There is visual art I cannot revere. I have yet to find the message or meaning in Picasso’s modern interpretation of the nude form, though his classical sketches and some of his sculptures are moving forms of expression to me. Some of Robert Mapplethorpe’s photography disturbs me deeply. Some of it seems to have been made purely to foster that very response, and I cannot respect such self-indulgence. These are personal judgements, however, and they have no bearing on the ultimate worth of the works I may despise.
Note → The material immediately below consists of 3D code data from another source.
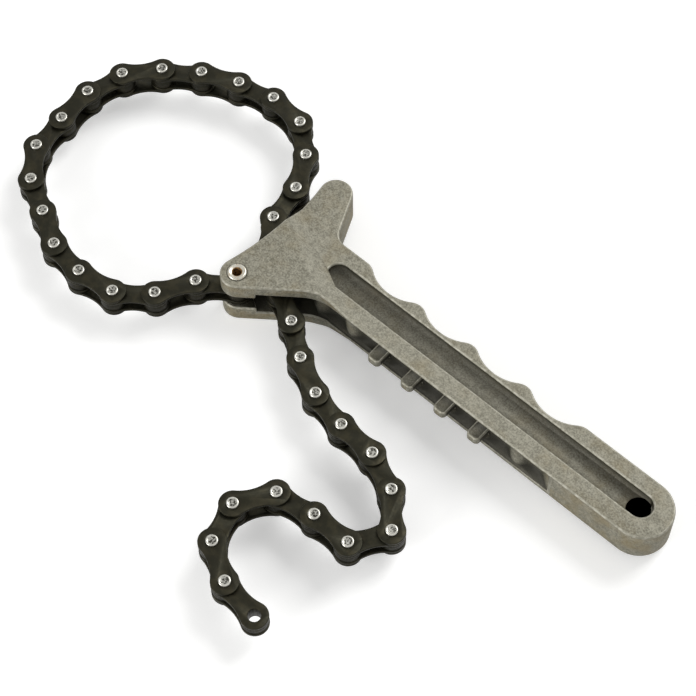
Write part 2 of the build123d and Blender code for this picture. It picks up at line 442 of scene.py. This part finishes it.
def pin_mesh(name, places, rim, centre):
    """Two pins with rounded, slightly dished ends, turned round their own axes."""
    half = [
        (0.0, PIN_HALF - PIN_DISH),
        (PIN_MIDDLE, PIN_HALF - PIN_DISH),
        (PIN_RING, PIN_HALF - PIN_DISH / 2),
        (PIN_RING + PIN_DISH, PIN_HALF),
        (PIN_R - PIN_EDGE, PIN_HALF),
        (PIN_R - PIN_EDGE * PIN_CORNER, PIN_HALF - PIN_EDGE * PIN_CORNER),
        (PIN_R, PIN_HALF - PIN_EDGE),
    ]
    profile = half + [(radius, -z) for radius, z in reversed(half)]
    mesh = bmesh.new()
    for place in places:
        rings = [ring(mesh, place + Vector((0, 0, z)), radius) for radius, z in profile]
        bands = list(zip(rings, rings[1:]))
        for number, (upper, lower) in enumerate(bands):
            from_end = min(number, len(bands) - 1 - number)
            slot = CENTRE_SLOT if from_end < CENTRE_BANDS else RIM_SLOT
            band(mesh, upper, lower, slot)
    data = bpy.data.meshes.new(name)
    data.materials.append(rim)
    data.materials.append(centre)
    mesh.to_mesh(data)
    mesh.free()
    piece = bpy.data.objects.new(name, data)
    bpy.context.scene.collection.objects.link(piece)
    return piece


def turn_pins(name, hinges, rim, centre):
    """Puts turned pins in the place of an outer link's plain ones."""
    number = int(name[-2:])
    pair = hinges[2 * number - 1 : 2 * number + 1]
    pins = pin_mesh(name.replace("link_pins", "turned_pins"), pair, rim, centre)
    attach(pins, f"link_{2 * number:02d}")
    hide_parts(name)


def dress():
    """Gives every CAD node its finish and swaps the plain pins for turned ones."""
    skin, edge = cast_aluminium(), cast_edge()
    steel = chain_steel()
    rim, centre = pin_steel(), pin_centre()
    rivet = rivet_steel()
    hinges = [Vector(joint["pos_m"]) for joint in frame["joints"]]
    for name, node in frame["nodes"].items():
        if name == "handle":
            dress_casting(node, skin, edge)
        elif name == "anchor_rivet":
            dress_steel(node, rivet, RIVET_EDGE)
        elif name.startswith("link_pins_"):
            turn_pins(name, hinges, rim, centre)
        else:
            dress_steel(node, steel, PLATE_EDGE)


def make_room():
    """A dim, even world, which shows plain white to the camera and in reflections."""
    world = bpy.data.worlds.new("room")
    bpy.context.scene.world = world
    world.use_nodes = True
    tree = Tree(world.node_tree)
    dim = world.node_tree.nodes["Background"]
    tree.put(dim.inputs["Color"], WHITE)
    tree.put(dim.inputs["Strength"], ROOM_LIGHT)
    white = tree.add("ShaderNodeBackground")
    tree.put(white.inputs["Color"], WHITE)
    rays = tree.add("ShaderNodeLightPath")
    seen = tree.math("MAXIMUM", rays.outputs["Is Camera Ray"], rays.outputs["Is Glossy Ray"])
    choose = tree.add("ShaderNodeMixShader")
    for socket, value in zip(choose.inputs, (seen, dim.outputs[0], white.outputs[0])):
        tree.put(socket, value)
    tree.put(world.node_tree.nodes["World Output"].inputs["Surface"], choose.outputs[0])


def lay_floor():
    """A pale floor under the tool, lifted for the camera alone so that it reads as white."""
    bpy.ops.mesh.primitive_plane_add(size=FLOOR_SIZE, location=(0, 0, FLOOR_Z))
    floor = bpy.context.object
    floor.name = "floor"
    paint = bpy.data.materials.new("floor_paint")
    paint.use_nodes = True
    tree = Tree(paint.node_tree)
    shader = paint.node_tree.nodes["Principled BSDF"]
    rays = tree.add("ShaderNodeLightPath")
    lift = tree.math("MULTIPLY", rays.outputs["Is Camera Ray"], FLOOR_LIFT)
    tree.put(shader.inputs["Base Color"], FLOOR)
    tree.put(shader.inputs["Roughness"], FLOOR_ROUGHNESS)
    tree.put(shader.inputs["Emission Color"], WHITE)
    tree.put(shader.inputs["Emission Strength"], lift)
    floor.data.materials.append(paint)


def hang_lamp(name, at, power):
    """A soft square lamp that shines on the middle of the tool."""
    lamp = bpy.data.lights.new(name, "AREA")
    lamp.size = LAMP_SIZE
    lamp.energy = power
    holder = bpy.data.objects.new(name, lamp)
    holder.location = at
    holder.rotation_mode = "QUATERNION"
    holder.rotation_quaternion = (LAMPS_AIM - at).to_track_quat("-Z", "Y")
    bpy.context.scene.collection.objects.link(holder)


def studio():
    """A white room and floor, a high lamp on the far side and a low one at the near left."""
    make_room()
    lay_floor()
    hang_lamp("key", KEY_AT, KEY_POWER)
    hang_lamp("fill", FILL_AT, FILL_POWER)


def camera():
    """The photograph's view, with its slight roll."""
    lens = bpy.data.cameras.new("camera")
    lens.lens = CAMERA_LENS
    lens.sensor_width = SENSOR
    holder = bpy.data.objects.new("camera", lens)
    ahead = (CAMERA_LOOKS_AT - CAMERA_AT).normalized()
    level = ahead.cross(Vector((0, 0, 1))).normalized()
    right = Matrix.Rotation(CAMERA_ROLL, 3, ahead) @ level
    up = right.cross(ahead)
    facing = Matrix((right, up, -ahead)).transposed().to_4x4()
    holder.matrix_world = Matrix.Translation(CAMERA_AT) @ facing
    bpy.context.scene.collection.objects.link(holder)
    bpy.context.scene.camera = holder


dress()
studio()
camera()
bpy.context.scene.view_settings.view_transform = "Standard"
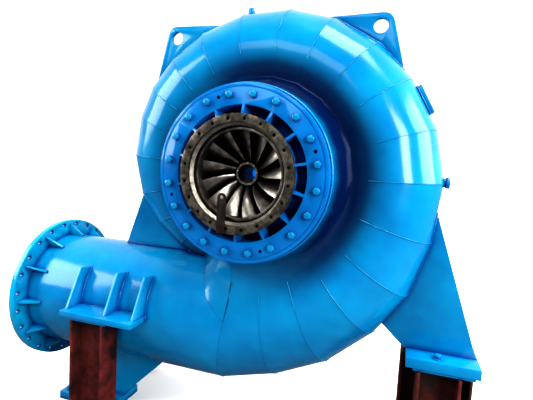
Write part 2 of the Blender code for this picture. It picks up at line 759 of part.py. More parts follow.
def make_saddles():
    """Shelf and three gussets welded to each side of the inlet pipe."""
    for side, name, low_x in ((-1, "saddle_front", SADDLE_X[0]), (1, "saddle_rear", SADDLE_REAR_X)):
        low_y, high_y = sorted((side * 0.3525, side * SADDLE_FRONT))
        shelf = box(name, (low_x, low_y, SADDLE_TOP - SADDLE_THICK),
                    (SADDLE_X[1], high_y, SADDLE_TOP), paint)
        curve = []
        for degrees in (8, 15, 22, 29, 36, 43):
            y, up = around(PIPE_RADIUS + 0.0012, degrees)
            curve.append((side * y, up - PIPE_DROP))
        outline = [(side * 0.455, SADDLE_TOP - 0.010), (side * 0.455, SADDLE_TOP),
                   (side * 0.345, SADDLE_TOP + 0.211)]
        outline += curve[::-1]
        outline.append((side * 0.3535, SADDLE_TOP - 0.010))
        bm = bmesh.new()
        for x in SADDLE_GUSSETS:
            prism(bm, *[[(x + across, y, z) for y, z in outline] for across in (-0.008, 0.008)])
        boolean(shelf, cutter_of(name + "_gussets", bm), "UNION")


def h_post(name, x, y, halves, top):
    """H-section post with its web across X, standing on the floor."""
    wide, deep = halves
    web = POST_WEB / 2
    inner = wide - POST_FLANGE
    section = [(wide, -deep), (wide, deep), (inner, deep), (inner, web),
               (-inner, web), (-inner, deep), (-wide, deep), (-wide, -deep),
               (-inner, -deep), (-inner, -web), (inner, -web), (inner, -deep)]
    low = [(x + a, y + b, -SHAFT_HEIGHT) for a, b in section]
    high = [(x + a, y + b, top) for a, b in section]
    return loft(name, [low, high], oxide_paint)


def make_stands():
    saddle_low = SADDLE_TOP - SADDLE_THICK - GAP
    shim_low = saddle_low - 0.012
    for side, name, x in ((-1, "left_front", -0.847), (1, "left_rear", -1.105)):
        low_y, high_y = sorted((side * 0.3560, side * 0.488))
        box("shim_" + name, (x - 0.130, low_y, shim_low), (x + 0.125, high_y, saddle_low), paint)
        h_post("stand_" + name, x, side * 0.422, POST_LEFT, shim_low - GAP)
    top = FOOT_TOP - FOOT_THICK - SHIM_THICK - 2 * GAP
    h_post("stand_right_front", 0.959, -0.040, POST_RIGHT, top)
    h_post("stand_right_rear_inner", 0.872, 0.165, POST_REAR, top)
    h_post("stand_right_rear_outer", 1.056, 0.165, POST_REAR, top)


def rim_flat(share, low=17, high=35):
    """Point, along and outward directions on a casing segment's straight rim."""
    a = Vector(around(tube_edge(low), low))
    b = Vector(around(tube_edge(high), high))
    along_rim = (b - a).normalized()
    return a + (b - a) * share, along_rim, Vector((along_rim.y, -along_rim.x))


def make_fittings():
    """Pad for a plate on the casing's rim."""
    middle, rim_way, out_way = rim_flat(0.58)
    bm = bmesh.new()
    bmesh.ops.create_cube(bm, size=1.0)
    for vert in bm.verts:
        along_rim, out = vert.co.x * 0.150, (vert.co.z + 0.5) * 0.022 + 0.0006
        spot = middle + rim_way * along_rim + out_way * out
        vert.co = (spot.x, vert.co.y * 0.090, spot.y)
    place("rim_pad", finish_mesh("rim_pad", bm), paint)


make_casing()
make_cheeks()
make_inlet()
make_stay_ring()
make_covers()
make_linkage()
make_throat()
make_runner()
make_shaft()
make_ears()
make_legs()
make_feet()
make_saddles()
make_stands()
make_fittings()
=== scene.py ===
# %% [markdown]
# A horizontal Francis turbine, dressed for its portrait. The solids come from the CAD
# model as one fixed frame in metres. This lesson keeps their shapes, rounds their edges,
# adds the fasteners and welds that a workshop would, and paints everything.

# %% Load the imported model
import json
import math
import bmesh
import bpy
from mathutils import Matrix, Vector
from mathutils.bvhtree import BVHTree

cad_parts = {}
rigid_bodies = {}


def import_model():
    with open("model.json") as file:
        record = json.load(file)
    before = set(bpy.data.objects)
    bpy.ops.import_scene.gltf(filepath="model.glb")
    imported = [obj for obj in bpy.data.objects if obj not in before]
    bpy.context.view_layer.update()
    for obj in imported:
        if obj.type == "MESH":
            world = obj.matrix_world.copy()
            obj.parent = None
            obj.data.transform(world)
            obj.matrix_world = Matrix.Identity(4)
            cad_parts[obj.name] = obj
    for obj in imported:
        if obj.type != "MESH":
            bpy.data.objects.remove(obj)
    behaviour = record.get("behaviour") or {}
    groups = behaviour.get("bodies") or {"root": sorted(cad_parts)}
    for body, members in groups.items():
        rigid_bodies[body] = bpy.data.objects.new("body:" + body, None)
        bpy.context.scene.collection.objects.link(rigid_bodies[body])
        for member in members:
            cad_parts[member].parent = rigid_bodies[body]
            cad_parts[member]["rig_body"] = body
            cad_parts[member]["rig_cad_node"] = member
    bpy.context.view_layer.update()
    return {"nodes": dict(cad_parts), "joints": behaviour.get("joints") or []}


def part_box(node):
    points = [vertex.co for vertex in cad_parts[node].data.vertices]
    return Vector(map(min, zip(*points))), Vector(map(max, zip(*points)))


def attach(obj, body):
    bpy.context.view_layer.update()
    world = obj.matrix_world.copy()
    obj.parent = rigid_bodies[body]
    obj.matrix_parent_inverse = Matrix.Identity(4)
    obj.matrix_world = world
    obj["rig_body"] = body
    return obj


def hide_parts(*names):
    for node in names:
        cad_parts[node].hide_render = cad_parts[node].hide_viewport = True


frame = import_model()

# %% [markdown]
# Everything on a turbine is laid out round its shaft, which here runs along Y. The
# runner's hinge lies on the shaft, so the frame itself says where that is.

SHAFT = Vector(frame["joints"][0]["pos_m"])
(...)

It is not up to one person—even more so, a group of like-minded people—to say what should and should not be seen, what should and should not be funny, whether the work of a fallible human caught in the depths of his own depravity should be vanquished from the canon. It is not up to a “movement” to tell others what is now deemed acceptable in retrospect and what is not. All of these works teach us something. They communicate in ways that are forever important in the struggle to divine our own humanity.
I hope Terry Gross and other insightful interviewers continue to ask artists how they now view their creations. It is all right if some of them say they no longer see its value for reasons that have to do with artistic choices at the time or those choices in relation to a greater understanding or maturity on the part of the artist today. There are tens of thousands of words whose value to me is simply their volume. What they say is no longer important, if it ever was. I want to hear artists discuss their craft and their creations, but I hope I never again hear an artist acquiescing to the current mood of the country or saying something to inoculate themselves from righteous trolls lacking the intellect or introspection required to find the multifaceted and relevant forward reflections of that art into the narrative of our times.
Yes, it is OK to be funny, and it is OK to laugh. Even now. Even about that, whatever that is for you. If it makes you question why, all the better.